Goal: Every line of the material below should be repeated exactly.
[START OF Information supplied]
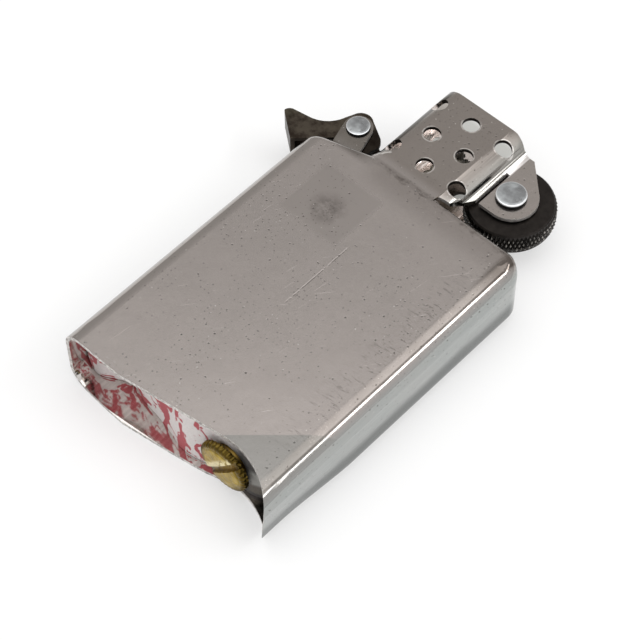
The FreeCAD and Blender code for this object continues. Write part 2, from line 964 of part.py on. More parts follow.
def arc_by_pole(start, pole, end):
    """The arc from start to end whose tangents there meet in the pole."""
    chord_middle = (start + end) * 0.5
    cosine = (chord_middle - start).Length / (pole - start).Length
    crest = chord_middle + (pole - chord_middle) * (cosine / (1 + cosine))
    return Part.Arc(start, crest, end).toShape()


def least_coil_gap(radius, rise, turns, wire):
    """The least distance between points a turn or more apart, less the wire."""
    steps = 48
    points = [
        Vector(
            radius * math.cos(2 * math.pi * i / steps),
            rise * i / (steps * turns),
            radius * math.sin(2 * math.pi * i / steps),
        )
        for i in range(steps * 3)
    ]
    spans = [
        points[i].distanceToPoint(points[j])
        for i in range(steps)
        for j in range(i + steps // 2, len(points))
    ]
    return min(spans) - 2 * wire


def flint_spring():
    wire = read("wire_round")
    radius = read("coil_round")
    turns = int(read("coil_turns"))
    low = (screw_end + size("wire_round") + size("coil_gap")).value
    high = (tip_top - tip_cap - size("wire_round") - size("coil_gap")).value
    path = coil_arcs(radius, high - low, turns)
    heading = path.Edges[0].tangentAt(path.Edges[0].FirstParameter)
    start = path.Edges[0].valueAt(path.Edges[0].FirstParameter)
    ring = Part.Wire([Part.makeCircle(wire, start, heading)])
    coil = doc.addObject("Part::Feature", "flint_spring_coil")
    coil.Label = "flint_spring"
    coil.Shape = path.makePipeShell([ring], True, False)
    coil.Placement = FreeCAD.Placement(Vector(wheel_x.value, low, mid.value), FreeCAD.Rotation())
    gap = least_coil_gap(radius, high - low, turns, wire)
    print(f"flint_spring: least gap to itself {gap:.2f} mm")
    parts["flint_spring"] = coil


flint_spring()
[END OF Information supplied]
Solved exercise:
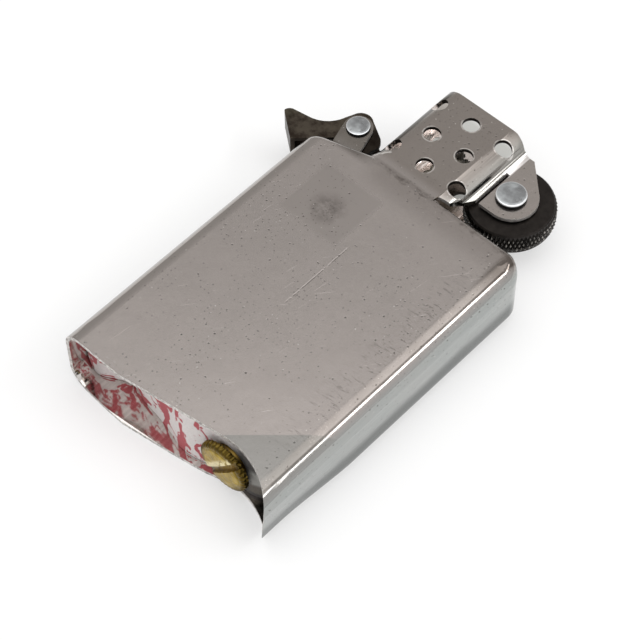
The FreeCAD and Blender code for this object continues. Write part 2, from line 964 of part.py on. More parts follow.
def arc_by_pole(start, pole, end):
    """The arc from start to end whose tangents there meet in the pole."""
    chord_middle = (start + end) * 0.5
    cosine = (chord_middle - start).Length / (pole - start).Length
    crest = chord_middle + (pole - chord_middle) * (cosine / (1 + cosine))
    return Part.Arc(start, crest, end).toShape()


def least_coil_gap(radius, rise, turns, wire):
    """The least distance between points a turn or more apart, less the wire."""
    steps = 48
    points = [
        Vector(
            radius * math.cos(2 * math.pi * i / steps),
            rise * i / (steps * turns),
            radius * math.sin(2 * math.pi * i / steps),
        )
        for i in range(steps * 3)
    ]
    spans = [
        points[i].distanceToPoint(points[j])
        for i in range(steps)
        for j in range(i + steps // 2, len(points))
    ]
    return min(spans) - 2 * wire


def flint_spring():
    wire = read("wire_round")
    radius = read("coil_round")
    turns = int(read("coil_turns"))
    low = (screw_end + size("wire_round") + size("coil_gap")).value
    high = (tip_top - tip_cap - size("wire_round") - size("coil_gap")).value
    path = coil_arcs(radius, high - low, turns)
    heading = path.Edges[0].tangentAt(path.Edges[0].FirstParameter)
    start = path.Edges[0].valueAt(path.Edges[0].FirstParameter)
    ring = Part.Wire([Part.makeCircle(wire, start, heading)])
    coil = doc.addObject("Part::Feature", "flint_spring_coil")
    coil.Label = "flint_spring"
    coil.Shape = path.makePipeShell([ring], True, False)
    coil.Placement = FreeCAD.Placement(Vector(wheel_x.value, low, mid.value), FreeCAD.Rotation())
    gap = least_coil_gap(radius, high - low, turns, wire)
    print(f"flint_spring: least gap to itself {gap:.2f} mm")
    parts["flint_spring"] = coil


flint_spring()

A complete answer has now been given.